The cottonseed-as-an-other-crop amendment would’ve provided a bridge program from the 2014 farm bill, “building baseline and economic support for cotton producers until we got to the 2018 farm bill.” While he says that “still isn’t out of the question,” there is potential for “other legislative opportunities, and we’ll be ready to take advantage of them if they develop.
“If we can’t get any relief on the cottonseed amendment, we’re asking Secretary of Agriculture Sonny Perdue and the Trump administration to authorize gin cost share assistance, similar to what we had in 2015, as an economic bridge to the next farm bill. That effort is under way in earnest. We’ve met with Secretary Perdue, and he has advised that it’s going to be tough sledding, given the overall budget pressures we’re facing. He has advised us to work through the administration, from the top down, and that’s what we’re doing.
LETTERS TO WHITE HOUSE
“We’ve got several processes going on right now, including a bipartisan Senate letter to the White House, asking for gin cost share assistance — not just for this year, but until we get to the next farm bill. That letter has 25 signatures and has been presented to the White House. A similar letter in the House has 105 signatures and has been delivered to the White House.”
Letters from Senate and House members, as well as from agribusinesses and lenders and cotton/commodity organizations, have been delivered to the White House asking President Trump and the administration to provide short-term economic assistance to cotton producers.
An industry effort to impress on Congress and the administration the need for economic assistance for U.S. cotton has generated a 50-page letter with over 1,600 signatures of agribusinesses and agricultural lenders across the cotton belt. That letter also has been presented to the White House, Brown says. “These are cotton and cotton-related businesses that rely on a viable U.S. cotton industry.”
Additionally, there is a fourth letter signed by cotton interest organizations and other commodity interest organizations. “All these efforts are focused on getting our message to the White House: ‘Let the Secretary of Agriculture use his authority for a gin cost share program to give cotton some short term economic assistance.” Individual efforts targeted to specific members of Congress and the administration are also under way, Brown says. The Senate has already begun hearings on the next farm bill, he notes, and the House Agriculture Committee is holding listening sessions, “and we’re participating in these to provide cotton’s input.”
PRODUCERS DEVELOPING RECOMMENDATIONS
The American Cotton Producers organization has “a very intense” effort under way, Brown says, to develop recommendations that will be forwarded to the National Cotton Council’s board of directors regarding U.S. cotton’s position in the 2018 farm bill.
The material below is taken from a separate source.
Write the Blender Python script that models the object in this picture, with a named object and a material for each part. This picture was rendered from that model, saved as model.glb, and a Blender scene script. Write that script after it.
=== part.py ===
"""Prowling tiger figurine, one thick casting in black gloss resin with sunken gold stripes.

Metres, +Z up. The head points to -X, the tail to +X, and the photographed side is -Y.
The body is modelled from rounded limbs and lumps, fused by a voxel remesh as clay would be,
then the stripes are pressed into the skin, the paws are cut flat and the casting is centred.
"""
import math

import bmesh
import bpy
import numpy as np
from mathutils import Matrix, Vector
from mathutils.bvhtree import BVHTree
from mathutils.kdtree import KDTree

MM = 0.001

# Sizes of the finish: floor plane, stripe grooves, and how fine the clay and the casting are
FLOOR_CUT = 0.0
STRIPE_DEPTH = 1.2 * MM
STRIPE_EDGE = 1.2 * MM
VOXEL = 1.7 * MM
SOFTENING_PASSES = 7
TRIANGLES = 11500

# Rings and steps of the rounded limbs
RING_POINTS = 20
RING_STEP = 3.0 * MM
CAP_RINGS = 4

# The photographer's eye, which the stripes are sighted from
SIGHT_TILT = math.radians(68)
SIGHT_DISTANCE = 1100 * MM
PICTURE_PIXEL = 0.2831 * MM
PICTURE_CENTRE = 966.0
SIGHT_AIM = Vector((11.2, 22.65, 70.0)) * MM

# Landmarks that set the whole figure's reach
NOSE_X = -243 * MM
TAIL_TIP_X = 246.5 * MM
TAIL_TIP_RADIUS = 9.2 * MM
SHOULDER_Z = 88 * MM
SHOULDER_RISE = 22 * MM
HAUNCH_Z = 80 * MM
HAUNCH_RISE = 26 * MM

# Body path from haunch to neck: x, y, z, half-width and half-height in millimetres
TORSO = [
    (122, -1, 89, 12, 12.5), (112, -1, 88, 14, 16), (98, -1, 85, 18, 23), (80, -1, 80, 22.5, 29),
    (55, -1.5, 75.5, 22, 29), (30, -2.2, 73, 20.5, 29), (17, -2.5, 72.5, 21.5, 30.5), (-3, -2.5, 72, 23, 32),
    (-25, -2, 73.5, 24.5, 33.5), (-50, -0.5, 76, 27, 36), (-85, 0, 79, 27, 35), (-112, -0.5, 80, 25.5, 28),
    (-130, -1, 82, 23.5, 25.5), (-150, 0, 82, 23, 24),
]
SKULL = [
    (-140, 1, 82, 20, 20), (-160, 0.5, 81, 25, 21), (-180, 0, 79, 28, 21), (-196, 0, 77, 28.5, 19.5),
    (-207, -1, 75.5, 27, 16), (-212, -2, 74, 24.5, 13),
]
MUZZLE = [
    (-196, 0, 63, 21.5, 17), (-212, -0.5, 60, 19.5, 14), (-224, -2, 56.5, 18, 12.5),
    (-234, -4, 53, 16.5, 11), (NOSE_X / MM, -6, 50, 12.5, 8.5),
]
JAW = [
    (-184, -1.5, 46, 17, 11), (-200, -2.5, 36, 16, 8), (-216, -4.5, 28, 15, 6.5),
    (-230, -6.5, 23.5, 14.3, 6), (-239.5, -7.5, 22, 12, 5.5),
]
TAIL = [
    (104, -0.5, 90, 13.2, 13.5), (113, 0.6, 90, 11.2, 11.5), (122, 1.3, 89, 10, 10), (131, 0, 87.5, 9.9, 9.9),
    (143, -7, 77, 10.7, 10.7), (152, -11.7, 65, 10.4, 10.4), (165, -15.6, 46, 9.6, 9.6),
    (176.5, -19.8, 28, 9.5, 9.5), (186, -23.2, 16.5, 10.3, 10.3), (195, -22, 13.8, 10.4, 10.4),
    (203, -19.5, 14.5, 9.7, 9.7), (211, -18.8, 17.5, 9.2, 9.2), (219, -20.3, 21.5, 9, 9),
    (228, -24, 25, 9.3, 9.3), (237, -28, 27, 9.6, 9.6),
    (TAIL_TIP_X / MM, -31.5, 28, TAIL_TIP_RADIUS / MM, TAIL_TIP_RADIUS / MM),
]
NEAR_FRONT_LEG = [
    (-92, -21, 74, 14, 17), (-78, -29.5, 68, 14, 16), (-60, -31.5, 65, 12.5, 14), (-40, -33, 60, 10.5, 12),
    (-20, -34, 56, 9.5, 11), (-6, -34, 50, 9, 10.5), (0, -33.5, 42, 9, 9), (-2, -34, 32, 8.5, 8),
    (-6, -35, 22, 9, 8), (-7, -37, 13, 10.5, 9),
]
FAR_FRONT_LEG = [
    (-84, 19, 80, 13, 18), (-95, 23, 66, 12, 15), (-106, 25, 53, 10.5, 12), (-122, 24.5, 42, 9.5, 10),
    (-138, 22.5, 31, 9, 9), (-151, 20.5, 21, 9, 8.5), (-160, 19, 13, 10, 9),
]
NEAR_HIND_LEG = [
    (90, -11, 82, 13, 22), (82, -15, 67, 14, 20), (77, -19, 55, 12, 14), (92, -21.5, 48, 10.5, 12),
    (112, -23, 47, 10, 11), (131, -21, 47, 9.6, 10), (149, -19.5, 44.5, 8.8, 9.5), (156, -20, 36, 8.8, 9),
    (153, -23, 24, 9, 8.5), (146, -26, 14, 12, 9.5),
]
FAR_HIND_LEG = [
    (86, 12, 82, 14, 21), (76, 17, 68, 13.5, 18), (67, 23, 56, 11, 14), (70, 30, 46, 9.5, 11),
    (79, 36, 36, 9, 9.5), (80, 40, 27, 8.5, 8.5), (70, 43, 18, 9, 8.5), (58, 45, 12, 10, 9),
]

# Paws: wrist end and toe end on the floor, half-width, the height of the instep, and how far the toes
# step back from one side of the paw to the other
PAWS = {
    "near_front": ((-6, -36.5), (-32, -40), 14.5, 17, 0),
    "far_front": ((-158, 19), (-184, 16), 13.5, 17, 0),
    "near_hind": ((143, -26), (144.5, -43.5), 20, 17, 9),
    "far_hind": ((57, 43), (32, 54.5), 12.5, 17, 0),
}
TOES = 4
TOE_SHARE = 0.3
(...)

While cottonseed may be a part of the recommendations, “if a legislative vehicle should become available, the cottonseed initiative is not necessarily the position we would advocate for the next farm bill.
“We have a Farm Policy Task Force that has already been meeting, and the American Cotton Producers will be directly involved in the process of developing a cotton position for the next farm bill. We’re evaluating concepts and ideas to see how they might fit into what’s possible, because it doesn’t do any good to have a policy and goals if they have no chance of being passed or funded. We have to be practical and develop something within the bounds of what’s doable.”
The assumption is, Brown says, “that we’ll have a very similar type of program in the 2018 farm bill as in the 2014 legislation —a PLC/ARC decoupled program approach. If that changes, we’ll adapt as necessary. We’re working very closely with the House Agriculture Committee — the House generally leads the effort in farm policy development. Chairman Mike Conaway has been very good to work with, as well as other committee members from cotton belt states.”
KEEPING MARKETING LOAN A KEY GOAL
In developing policy for cotton that fits in the mold of a PLC/ARC program, Brown says the industry is still evaluating what type of program structure that would provide meaningful support.”
“Obviously, we want to maintain the marketing loan for cotton and are discussing levels. We would like for cotton farmers to have the ability to update their program yields, as was the case for other program crops in the 2014 farm bill. A big question, Brown says: “What kind of base will we have? A decoupled program is dependent on its base. We’re all familiar with generic base and how it’s working in the 2014 farm bill. That’s going to be the basis on which we try to establish whatever cotton structure we have as far as base acres. We believe generic base will get converted to a decoupled covered commodity base in the 2018 farm bill.”